Dengan bangga Bapak dengan membawa adikku. Aku tahu senyum bangga itu tak akan
hilang dari wajahnya, terukir jelas yah jelas sampai saat ini. Saat sekarang
aku telah menjauh lagi dari mereka orang-orang yang aku cintai.
Kisah
dulu berbalik 180 derajat bedanya. Sekarang aku menjadi anak perempuan yang
memang benar-benar disayangnya. Apapun yang aku mau, semua terpenuhi dengan
segera. Saat aku bisa melanjutkan studiku ketingkat yang tak pernah aku impikan
sebelumnya. Bapak, aku tahu pengorbanan mu. Engkau rela tidak bekerja saat
mendadak aku telpon “Pak, bisa kirim
surat ini, surat itu, foto copy ini, foto copy itu?” serobotku. “Iya bisa, nanti diusahakan 1 hari nyampe.”

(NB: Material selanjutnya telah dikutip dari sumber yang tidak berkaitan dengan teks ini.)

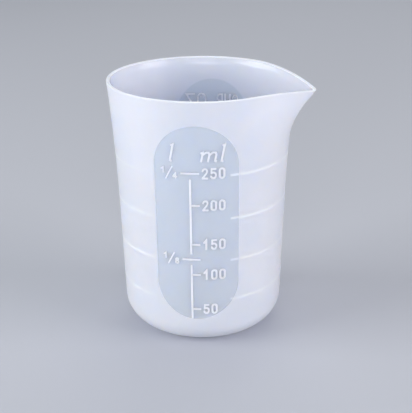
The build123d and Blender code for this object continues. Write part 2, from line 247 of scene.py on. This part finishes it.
# ---------------------------------------------------------------------------
# Silicone
# ---------------------------------------------------------------------------
class Recipe:
    """A material with one shader, and short ways to add and join its nodes."""

    def __init__(self, name):
        self.material = bpy.data.materials.new(name)
        self.material.use_nodes = True
        self.tree = self.material.node_tree
        self.shader = self.tree.nodes["Principled BSDF"]
        self.place = self.tree.nodes.new("ShaderNodeTexCoord").outputs["Object"]

    def feed(self, socket, value):
        if isinstance(value, bpy.types.NodeSocket):
            self.tree.links.new(value, socket)
        else:
            socket.default_value = value

    def math(self, operation, *values):
        node = self.tree.nodes.new("ShaderNodeMath")
        node.operation = operation
        for socket, value in zip(node.inputs, values):
            self.feed(socket, value)
        return node.outputs[0]

    def remap(self, value, low, high, new_low, new_high):
        node = self.tree.nodes.new("ShaderNodeMapRange")
        node.interpolation_type = "SMOOTHSTEP"
        for socket, number in zip(node.inputs, (value, low, high, new_low, new_high)):
            self.feed(socket, number)
        return node.outputs[0]

    def noise(self, scale, detail=2.0, rough=0.5):
        node = self.tree.nodes.new("ShaderNodeTexNoise")
        self.feed(node.inputs["Vector"], self.place)
        node.inputs["Scale"].default_value = scale
        node.inputs["Detail"].default_value = detail
        node.inputs["Roughness"].default_value = rough
        return node.outputs["Fac"]

    def blend(self, share, first, second):
        node = self.tree.nodes.new("ShaderNodeMix")
        node.data_type = "RGBA"
        self.feed(node.inputs["Factor"], share)
        self.feed(node.inputs[6], first)
        self.feed(node.inputs[7], second)
        return node.outputs[2]

    def bump(self, height, depth):
        node = self.tree.nodes.new("ShaderNodeBump")
        node.inputs["Distance"].default_value = depth
        self.feed(node.inputs["Height"], height)
        return node.outputs[0]

    def set(self, **values):
        for name, value in values.items():
            self.feed(self.shader.inputs[name.replace("_", " ")], value)


def window_share(recipe):
    """1 inside the windows and 0 on the rest of the wall."""
    parts = recipe.tree.nodes.new("ShaderNodeSeparateXYZ")
    recipe.feed(parts.inputs[0], recipe.place)
    across = recipe.math("SUBTRACT", parts.outputs["X"], WINDOW_SHIFT)
    top, foot = WINDOW_TOP - WINDOW_RADIUS, WINDOW_FOOT + WINDOW_RADIUS
    above = recipe.math("MAXIMUM", recipe.math("SUBTRACT", parts.outputs["Z"], top), 0)
    below = recipe.math("MAXIMUM", recipe.math("SUBTRACT", foot, parts.outputs["Z"]), 0)
    level = recipe.math("ADD", above, below)
    squares = recipe.math("ADD", recipe.math("POWER", across, 2), recipe.math("POWER", level, 2))
    distance = recipe.math("SUBTRACT", recipe.math("SQRT", squares), WINDOW_RADIUS)
    return recipe.remap(distance, -TINT_EDGE, TINT_EDGE, 1, 0)


def painted_rib_glow_share(recipe):
    """1 on the wall where a level rib lies right behind it, and 0 elsewhere: the mask of a painted lighter
    band that stands in for the rib showing through the wall.
    """
    parts = recipe.tree.nodes.new("ShaderNodeSeparateXYZ")
    recipe.feed(parts.inputs[0], recipe.place)
    nearest = 1.0
    for level in RIB_LEVELS:
        away = recipe.math("ABSOLUTE", recipe.math("SUBTRACT", parts.outputs["Z"], level))
        nearest = recipe.math("MINIMUM", nearest, away)
    across = recipe.math("SUBTRACT", parts.outputs["X"], WINDOW_SHIFT)
    line = recipe.remap(nearest, RIB_HALF * 0.6, RIB_HALF * 1.8, 1, 0)
    lip_side = recipe.remap(across, LIP_RIB_END - RIB_HALF, LIP_RIB_END + RIB_HALF, 0, 1)
    heel_side = recipe.remap(across, -HEEL_RIB_END - RIB_HALF, -HEEL_RIB_END + RIB_HALF, 1, 0)
    reach = recipe.math("MAXIMUM", lip_side, heel_side)
    patchy = recipe.remap(recipe.noise(90, 2), 0.35, 0.6, 0.6, 1)
    return recipe.math("MULTIPLY", recipe.math("MULTIPLY", line, reach), patchy)


IOR = 1.41
GRAIN = 5200                     # the frosting's grain, about a fifth of a millimetre
CLOUD = 45                       # slow drift of the wall's milkiness
FLECK = 300                      # fine unevenness of the marks, ribs and rim
PAINTED_RIB_GLOW = 0.6                   # painted light: how much lighter the wall is painted where a rib lies behind it

# Colours of the silicone
FROSTED = (0.855, 0.865, 1.0, 1)
FROSTED_DEEP = (0.82, 0.845, 1.0, 1)
POLISHED = (0.775, 0.83, 1.0, 1)
RAISED = (0.88, 0.905, 0.99, 1)
PALE = (0.96, 0.975, 1.0, 1)


def wall_material(name, frosted_rough, polished_rough):
    """Milky, frosted silicone with a clearer, bluer finish in the windows, and a painted lighter band
    where a rib lies behind the wall.
    """
    recipe = Recipe(name)
    window = window_share(recipe)
    cloud = recipe.remap(recipe.noise(CLOUD, 3), 0.35, 0.65, 0, 1)
    grain = recipe.noise(GRAIN, 2, 0.6)
    frosted = recipe.blend(cloud, FROSTED, FROSTED_DEEP)
    plain = recipe.blend(window, frosted, POLISHED)
    # painted light: the wall is painted lighter, and made less clear, where a rib lies behind it
    painted_rib_glow = recipe.math("MULTIPLY", painted_rib_glow_share(recipe), PAINTED_RIB_GLOW)
    recipe.set(
        Base_Color=recipe.blend(painted_rib_glow, plain, RAISED),
        Roughness=recipe.remap(window, 0, 1, frosted_rough, polished_rough),
        Transmission_Weight=recipe.math(
            "MULTIPLY", recipe.remap(window, 0, 1, 0.34, 0.44), recipe.math("SUBTRACT", 1, painted_rib_glow)
        ),
        IOR=IOR,
        Subsurface_Weight=1.0,
        Subsurface_Radius=(0.0022, 0.0025, 0.0030),
        Subsurface_Scale=1.0,
        Normal=recipe.bump(recipe.math("MULTIPLY", grain, recipe.math("SUBTRACT", 1, window)), 0.02 * MM),
    )
    return recipe.material


def make_show_through():
    """The back scale as it shows inside the cup: each mark again, as a thin skin on the inner face, whose
    pale colour is painted light for the marks seen through the window.
    """
    bm = bmesh.new()
    for name in BACK_MARKS:
        bm.from_mesh(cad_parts[name].data)
    bmesh.ops.remove_doubles(bm, verts=bm.verts, dist=1e-6)
    for vert in bm.verts:
        x, y, z = vert.co
        radius = sqrt(x * x + y * y)
        proud = (radius - wall_radius(z) + MARK_FOOT) / MARK_HEIGHT
        share = (wall_radius(z) - WALL + SKIN * (0.4 - proud)) / radius
        vert.co = (x * share, y * share, z)
    bmesh.ops.reverse_faces(bm, faces=bm.faces)
    mesh = bpy.data.meshes.new("back_scale_showing_inside")
    bm.to_mesh(mesh)
    bm.free()
    piece = bpy.data.objects.new("back_scale_showing_inside", mesh)
    bpy.context.scene.collection.objects.link(piece)
    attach(piece, "root")
    return piece


def raised_material(name, light, deep):
    """Thin silicone that catches the light: the raised marks, and the rim, where the lighter colour is a
    painted highlight.
    """
    recipe = Recipe(name)
    cloud = recipe.remap(recipe.noise(FLECK, 2), 0.35, 0.65, 0, 1)
    recipe.set(
        Base_Color=recipe.blend(cloud, light, deep),
        Roughness=0.35,
        Transmission_Weight=0.10,
        IOR=IOR,
        Subsurface_Weight=1.0,
        Subsurface_Radius=(0.0008, 0.0009, 0.001),
        Subsurface_Scale=1.0,
        Normal=recipe.bump(recipe.noise(GRAIN, 2, 0.6), 0.01 * MM),
    )
    return recipe.material


def pale_material(name, cover):
    """Silicone seen from inside the cup, where it is lit from one side only; on the show-through skin the
    pale colour is painted light.
    """
    recipe = Recipe(name)
    cloud = recipe.remap(recipe.noise(FLECK, 2), 0.35, 0.65, 0, 1)
    recipe.set(Base_Color=recipe.blend(cloud, PALE, RAISED), Roughness=0.30, IOR=IOR, Alpha=cover)
    return recipe.material


body = make_cup_body()
body.data.materials.append(wall_material("frosted_silicone", 0.46, 0.10))
body.data.materials.append(wall_material("glossy_inside_silicone", 0.18, 0.08))
# the rim's lighter colour is a painted highlight
body.data.materials.append(raised_material("painted_highlight_rim_silicone", RAISED, FROSTED))
marks = raised_material("raised_mark_silicone", RAISED, FROSTED)
# painted light: the pale skin stands in for the back marks' brightness seen through the window
make_show_through().data.materials.append(pale_material("painted_light_show_through", 0.9))
ribs = pale_material("pale_rib_silicone", 1.0)
for name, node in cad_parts.items():
    if name != "cup_body":
        node.data.materials.clear()
        node.data.materials.append(ribs if "_rib_" in name else marks)


# ---------------------------------------------------------------------------
# Stage, lights and camera
# ---------------------------------------------------------------------------
def make_floor():
    bm = bmesh.new()
    bmesh.ops.create_grid(bm, x_segments=1, y_segments=1, size=6)
    mesh = bpy.data.meshes.new("floor")
    bm.to_mesh(mesh)
    bm.free()
    floor = bpy.data.objects.new("floor", mesh)
    bpy.context.scene.collection.objects.link(floor)
    material = bpy.data.materials.new("pale_floor")
    material.use_nodes = True
    shader = material.node_tree.nodes["Principled BSDF"]
    shader.inputs["Base Color"].default_value = (0.55, 0.56, 0.59, 1)
    shader.inputs["Roughness"].default_value = 0.9
    mesh.materials.append(material)


def soft_light(name, place, target, size, power, tint=(1, 1, 1)):
    data = bpy.data.lights.new(name, "AREA")
    data.shape = "RECTANGLE"
    data.size, data.size_y = size
    data.energy = power
    data.color = tint
    light = bpy.data.objects.new(name, data)
    light.location = place
    light.rotation_euler = (Vector(target) - Vector(place)).to_track_quat("-Z", "Y").to_euler()
    bpy.context.scene.collection.objects.link(light)


def make_camera():
    azimuth, elevation, roll = radians(6), radians(22.3), radians(-0.48)
    right = Vector((cos(azimuth), sin(azimuth), 0))
    back = Vector((sin(azimuth) * cos(elevation), -cos(azimuth) * cos(elevation), sin(elevation)))
    target = right * 1.6 * MM + Vector((0, 0, 49.4 * MM))
    data = bpy.data.cameras.new("camera")
    data.lens = 76.7
    camera = bpy.data.objects.new("camera", data)
    camera.location = target + back * 0.378
    camera.rotation_mode = "QUATERNION"
    camera.rotation_quaternion = (-back).to_track_quat("-Z", "Y") @ Quaternion((0, 0, 1), roll)
    data.clip_start, data.clip_end = 0.01, 20
    bpy.context.scene.collection.objects.link(camera)
    bpy.context.scene.camera = camera


make_floor()
make_camera()
middle = (0, 0, 0.05)
soft_light("left_softbox", (-1.10, -0.38, 0.40), middle, (0.8, 0.6), 11.0, (0.95, 0.97, 1))
soft_light("right_softbox", (1.12, -0.30, 0.40), middle, (0.8, 0.6), 8.4, (0.98, 0.96, 1))
soft_light("front_softbox", (0.08, -1.30, 0.28), middle, (0.8, 0.45), 7.4, (0.93, 0.96, 1))
soft_light("top_softbox", (0.08, 0.06, 0.70), middle, (0.25, 0.25), 0.3)
soft_light("back_softbox", (0.08, 1.05, 0.80), middle, (0.9, 0.6), 2.4)
world = bpy.data.worlds.new("studio")
world.use_nodes = True
world.node_tree.nodes["Background"].inputs["Color"].default_value = (0.85, 0.9, 1, 1)
world.node_tree.nodes["Background"].inputs["Strength"].default_value = 0.38
bpy.context.scene.world = world
bpy.context.scene.view_settings.view_transform = "Standard"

Semangat sekali dia. Saat aku sakit, aku tahu engkau meninggalkan semuanya demi
menjagaku, entah berapa banyak piti yang harus dia keluarkan karena membiayai
perawatan ku diRS karena sakit ku yang aku sendiri tak tahu sakit apa.
Dia
mengirimkan semua yang aku minta, yang aku mau, yang aku inginkan. Kadang aku
berfikir, bagaimana caranya aku bisa mengganti tetesan keringat yang kau
keluarkan saat harus mengantarku membuat KTP, memperpanjang SIM, membeli baju,
membeli ini-itu, mengantarkanku kesana-kemari, dengan apa?. Aku terpaku disaat
mala mini. Sangat terpaku. Lirih rongga dada ku membatin, “I LOVE YOU, DAD”,
sambil menutup laptop ku aku tersenyum untuk Bapakku.